The situation seems to be that the hot gas developed instabilities as we reached interesting temperatures and pressures and the small instabilities grow until the hot gas breaks through the walls of the magnetic bottle so that its energy is dissipated. We are now studying this misbehaviour whilst at the same time planning to build a new ZETA-like apparatus we call ICSE which should, we hope, behave better. We are however in the stage of basic research into Plasma Physics and we are somewhat far away from being able to design a fusion power station. If in due course we succeed, fusion power would assure mankind of inexhaustible power so long as he survives.

Harwell has from the beginning been an important centre of research into the biological hazards of Atomic Energy. When I worked in the Cavendish Laboratory in the 1930's on the transmutation of atomic nuclei we used to judge somewhat empirically the intensity of the radiation to which we were exposed by holding up a screen covered with zinc sulphide which glows under irradiation. If it looked too bright we added another millimeter thickness of lead to our protective cabin. Somewhat similar methods were employed in the Montreal Laboratory in 1943--workers with Polonium used to take it into a dull room to see whether it glowed. If so it was getting dangerous. If it smelt of ozone it was very dangerous. When I went to Canada in 1944 I was fortunately joined by two eminent U.K. radiobiologists who at once proceeded to lay a sound scientific basis for protection of human beings against radiation.

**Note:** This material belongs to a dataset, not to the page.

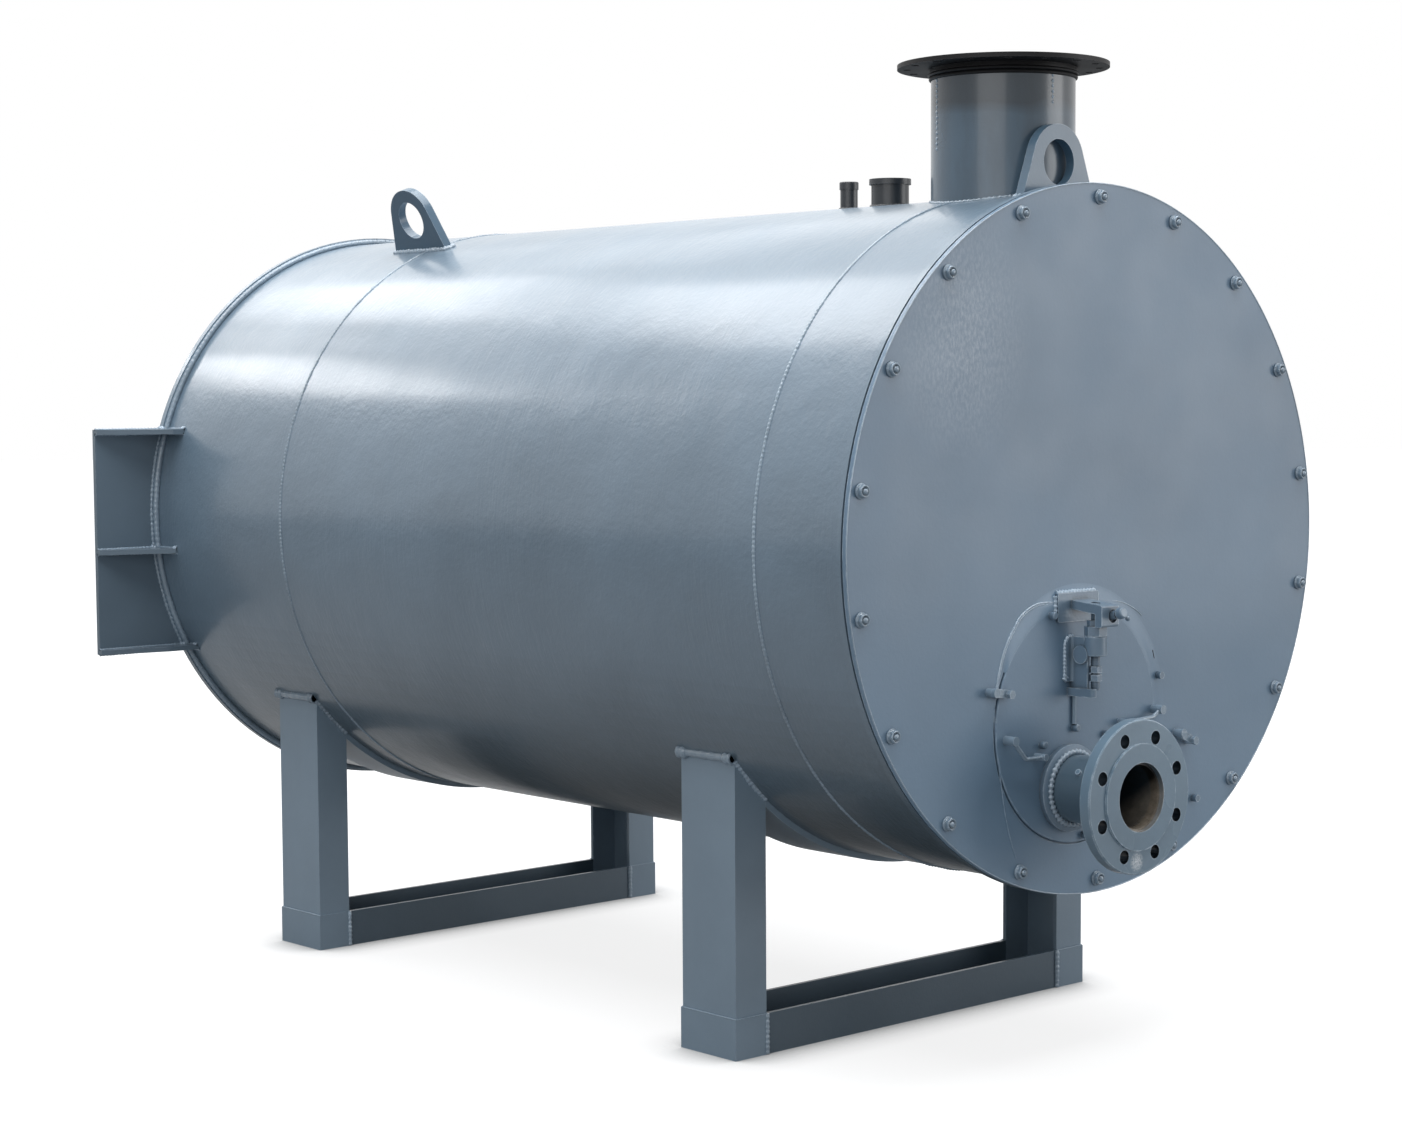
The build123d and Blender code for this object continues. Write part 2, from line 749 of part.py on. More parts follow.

We started to use geiger counters and built other elegant instruments using quartz fibres to measure the intensity of radiation to which we were exposed, and in this way we ensured that we kept well below the radiation dose which our biological friends specified as the maximum permissible limit.

On our return to U.K. the Medical Research Council established a radio-biological research unit at Harwell which has been a centre of radiobiological research ever since. We now have a much better quantitative idea of the amounts of radiation which will harm human beings though this is still a fairly wide bracket in the quantitive figures. It takes a long time and a lot of animals to test the effects of the very small doses of radiation we are exposed to in normal operation. At the present time workers with radiation have a yearly maximum ration of radiation and also a 10-year ration and a life-time ration. All workers carry photographic films which add up their weekly dose. By such means we achieve good radiation protection.

We also concern ourselves with the measurement of fallout and of contamination by disposal of radioactive effluents. By this means we make our contribution to the studies of the Medical Research Council and the U.N. Radiation Committee whose job it is to evaluate radiation hazards.

The main difficulty facing such bodies is that experimental evidence on the effects of very low doses of radiation takes a very long time to acquire. We therefore have to take a conservative view of induced effects.

THANKS OF THE MEETING were expressed by Lt.-Col. Bruce J. Legge.